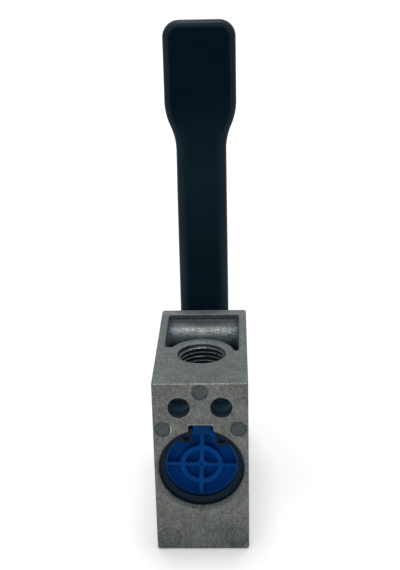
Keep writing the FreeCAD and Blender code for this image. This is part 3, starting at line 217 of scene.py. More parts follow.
# %% Start of a group
def new_group(name, takes, gives):
    """An empty node group. takes has each input's name and default, gives each output's type."""
    tree = bpy.data.node_groups.new(name, "ShaderNodeTree")
    for label, default in takes.items():
        kind = "Vector" if isinstance(default, tuple) else "Float"
        socket = tree.interface.new_socket(name=label, in_out="INPUT", socket_type="NodeSocket" + kind)
        socket.default_value = default
    for label, kind in gives.items():
        tree.interface.new_socket(name=label, in_out="OUTPUT", socket_type="NodeSocket" + kind)
    print("group:", name)
    given, result = (tree.nodes.new("NodeGroup" + end) for end in ("Input", "Output"))
    return Bench(tree), given.outputs, result.inputs


# %% [markdown]
# The first group measures from an axis. Ports, drillings and moulding marks are all round, so a
# material that knows how far it is from their middle can tell their walls and rims from the rest.

# %% Group: distance from an axis
ORIGIN, UP = (0.0, 0.0, 0.0), (0.0, 0.0, 1.0)

bench, given, result = new_group(
    "Distance from axis", {"Place": ORIGIN, "Middle": ORIGIN, "Direction": UP},
    {"Radius": "Float", "Along": "Float"})
axis_distance = bench.tree
offset = bench.vector("SUBTRACT", given["Place"], given["Middle"])
along = bench.vector("DOT_PRODUCT", offset, given["Direction"], give=1)
foot = bench.shaded(given["Direction"], along)
bench.feed(result["Radius"], bench.vector("LENGTH", bench.vector("SUBTRACT", offset, foot), give=1))
bench.feed(result["Along"], along)

# %% [markdown]
# Edges catch the light because they are never quite sharp, and because they rub bright. A Bevel node
# gives the normal that a slightly rounded edge would have. Where it departs from the real one there
# is an edge, and noise breaks that edge into bits, as handling does.

# %% Group: rounded and worn edges
bench, given, result = new_group(
    "Worn edges", {"Place": ORIGIN, "Radius": 0.3 * MM, "Patch": 2.0 * MM, "Amount": 0.5},
    {"Mask": "Float", "Normal": "Vector"})
worn_edges = bench.tree
soft = bench.add("Bevel", {"Radius": given["Radius"]}, samples=6)
hard = bench.add("NewGeometry", give="Normal")
edge = bench.ramp(bench.less(1.0, bench.vector("DOT_PRODUCT", soft, hard, give=1)), 0.01, 0.16)
patches = bench.noise(given["Place"], given["Patch"], 3.0)
broken = bench.ramp(bench.sum("ADD", patches, bench.less(given["Amount"], 0.5)), 0.42, 0.62)
bench.feed(result["Mask"], bench.product(edge, broken))
bench.feed(result["Normal"], soft)

# %% [markdown]
# A pressure die casting has a fine, dull grain with paler and darker clouds, and tiny pits where the
# metal froze against the mould. The group gives a shade that runs round 1 and a height for a bump.

# %% Group: cast grain
PITTED = 0.7  # how strongly the pits show, in the shade and in the height

bench, given, result = new_group(
    "Cast grain", {"Place": ORIGIN, "Grain": 0.5 * MM, "Cloud": 4.0 * MM, "Contrast": 0.3},
    {"Shade": "Float", "Height": "Float"})
cast_grain = bench.tree
place, grain, contrast = (given[name] for name in ("Place", "Grain", "Contrast"))
fine = bench.noise(place, grain, 3.0, 0.65)
lumps = bench.noise(place, bench.sum("DIVIDE", grain, 0.42), 3.0, 0.7, 0.4)
clouds = bench.noise(place, given["Cloud"], 4.0, 0.6)
cells = bench.add("TexVoronoi", {
    "Vector": place, "Scale": bench.sum("DIVIDE", 0.4, grain)}, give="Distance")
pits = bench.product(bench.ramp(cells, 0.06, 0.24, 1.0, 0.0), bench.ramp(clouds, 0.48, 0.6))
mixed = bench.sum(
    "ADD", bench.product(fine, 0.54), bench.product(lumps, 0.27), bench.product(clouds, 0.19))
swing = bench.product(bench.less(mixed, 0.5), contrast, 4.0)
bench.feed(result["Shade"], bench.less(
    bench.sum("ADD", 1.0, swing), bench.product(pits, contrast, PITTED)))
bench.feed(result["Height"], bench.less(fine, bench.product(pits, PITTED)))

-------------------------

_Given exercise:_ Repeat the material above exactly.

_Task result:_
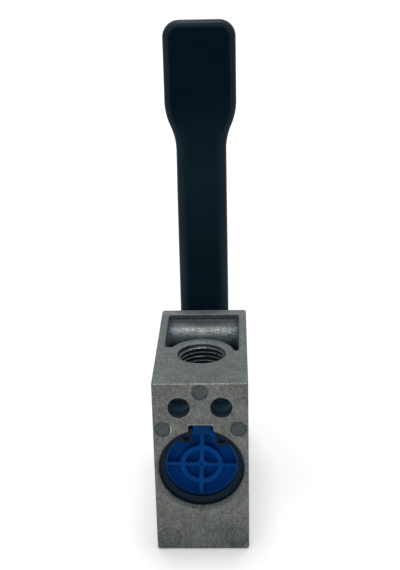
Keep writing the FreeCAD and Blender code for this image. This is part 3, starting at line 217 of scene.py. More parts follow.
# %% Start of a group
def new_group(name, takes, gives):
    """An empty node group. takes has each input's name and default, gives each output's type."""
    tree = bpy.data.node_groups.new(name, "ShaderNodeTree")
    for label, default in takes.items():
        kind = "Vector" if isinstance(default, tuple) else "Float"
        socket = tree.interface.new_socket(name=label, in_out="INPUT", socket_type="NodeSocket" + kind)
        socket.default_value = default
    for label, kind in gives.items():
        tree.interface.new_socket(name=label, in_out="OUTPUT", socket_type="NodeSocket" + kind)
    print("group:", name)
    given, result = (tree.nodes.new("NodeGroup" + end) for end in ("Input", "Output"))
    return Bench(tree), given.outputs, result.inputs


# %% [markdown]
# The first group measures from an axis. Ports, drillings and moulding marks are all round, so a
# material that knows how far it is from their middle can tell their walls and rims from the rest.

# %% Group: distance from an axis
ORIGIN, UP = (0.0, 0.0, 0.0), (0.0, 0.0, 1.0)

bench, given, result = new_group(
    "Distance from axis", {"Place": ORIGIN, "Middle": ORIGIN, "Direction": UP},
    {"Radius": "Float", "Along": "Float"})
axis_distance = bench.tree
offset = bench.vector("SUBTRACT", given["Place"], given["Middle"])
along = bench.vector("DOT_PRODUCT", offset, given["Direction"], give=1)
foot = bench.shaded(given["Direction"], along)
bench.feed(result["Radius"], bench.vector("LENGTH", bench.vector("SUBTRACT", offset, foot), give=1))
bench.feed(result["Along"], along)

# %% [markdown]
# Edges catch the light because they are never quite sharp, and because they rub bright. A Bevel node
# gives the normal that a slightly rounded edge would have. Where it departs from the real one there
# is an edge, and noise breaks that edge into bits, as handling does.

# %% Group: rounded and worn edges
bench, given, result = new_group(
    "Worn edges", {"Place": ORIGIN, "Radius": 0.3 * MM, "Patch": 2.0 * MM, "Amount": 0.5},
    {"Mask": "Float", "Normal": "Vector"})
worn_edges = bench.tree
soft = bench.add("Bevel", {"Radius": given["Radius"]}, samples=6)
hard = bench.add("NewGeometry", give="Normal")
edge = bench.ramp(bench.less(1.0, bench.vector("DOT_PRODUCT", soft, hard, give=1)), 0.01, 0.16)
patches = bench.noise(given["Place"], given["Patch"], 3.0)
broken = bench.ramp(bench.sum("ADD", patches, bench.less(given["Amount"], 0.5)), 0.42, 0.62)
bench.feed(result["Mask"], bench.product(edge, broken))
bench.feed(result["Normal"], soft)

# %% [markdown]
# A pressure die casting has a fine, dull grain with paler and darker clouds, and tiny pits where the
# metal froze against the mould. The group gives a shade that runs round 1 and a height for a bump.

# %% Group: cast grain
PITTED = 0.7  # how strongly the pits show, in the shade and in the height

bench, given, result = new_group(
    "Cast grain", {"Place": ORIGIN, "Grain": 0.5 * MM, "Cloud": 4.0 * MM, "Contrast": 0.3},
    {"Shade": "Float", "Height": "Float"})
cast_grain = bench.tree
place, grain, contrast = (given[name] for name in ("Place", "Grain", "Contrast"))
fine = bench.noise(place, grain, 3.0, 0.65)
lumps = bench.noise(place, bench.sum("DIVIDE", grain, 0.42), 3.0, 0.7, 0.4)
clouds = bench.noise(place, given["Cloud"], 4.0, 0.6)
cells = bench.add("TexVoronoi", {
    "Vector": place, "Scale": bench.sum("DIVIDE", 0.4, grain)}, give="Distance")
pits = bench.product(bench.ramp(cells, 0.06, 0.24, 1.0, 0.0), bench.ramp(clouds, 0.48, 0.6))
mixed = bench.sum(
    "ADD", bench.product(fine, 0.54), bench.product(lumps, 0.27), bench.product(clouds, 0.19))
swing = bench.product(bench.less(mixed, 0.5), contrast, 4.0)
bench.feed(result["Shade"], bench.less(
    bench.sum("ADD", 1.0, swing), bench.product(pits, contrast, PITTED)))
bench.feed(result["Height"], bench.less(fine, bench.product(pits, PITTED)))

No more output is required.